Simgen, H., Arnold, F., Aufmhoff, H., Baumann, R., Kaether, F., Lindemann, S., et al. (2014). Detection of 133Xe from the Fukushima nuclear power plant in the upper troposphere above Germany. Journal of Environmental Radioactivity, 132, 94-99. doi:10.1016/j.jenvrad.2014.02.002.


Zitierlink: http://hdl.handle.net/11858/00-001M-0000-0014-73DE-B
Zusammenfassung
After the accident in the Japanese Fukushima Dai-ichi nuclear power plant in March 2011 large amounts of radioactivity were released and distributed in the atmosphere.

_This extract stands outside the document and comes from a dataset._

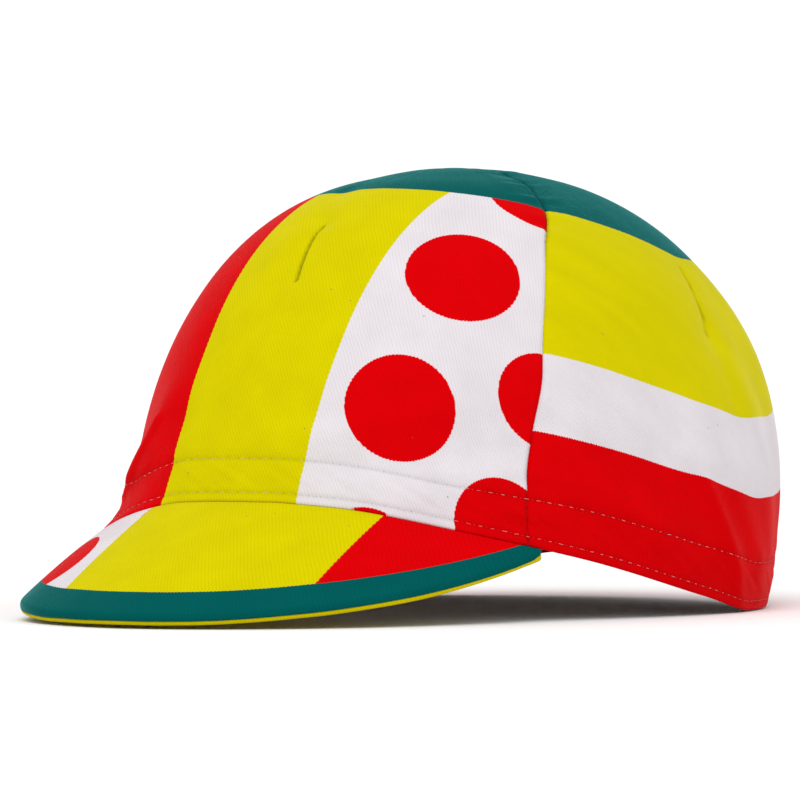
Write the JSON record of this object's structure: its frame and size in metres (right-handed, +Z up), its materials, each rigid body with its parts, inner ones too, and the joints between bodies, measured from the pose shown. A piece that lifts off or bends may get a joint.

Among them were also radioactive noble gas isotopes which can be used as tracers to probe global atmospheric circulation models. This work presents unique measurements of the radionuclide $^{133}$Xe from Fukushima in the upper troposphere above Germany. The measurements involve air sampling in a research jet aircraft followed by chromatographic xenon extraction and ultra-low background gas counting with miniaturized proportional counters. With this technique a detection limit of the order of 100 $^{133}$Xe atoms in liter-scale air samples (corresponding to about 100 mBq/m$^3$) is achievable. Our results proof that the $^{133}$Xe-rich ground level air layer from Fukushima was lifted up to the tropopause and distributed hemispherically. Moreover, comparisons with ground level air measurements indicate that the arrival of the radioactive plume in Germany in high altitude is several days earlier than on ground.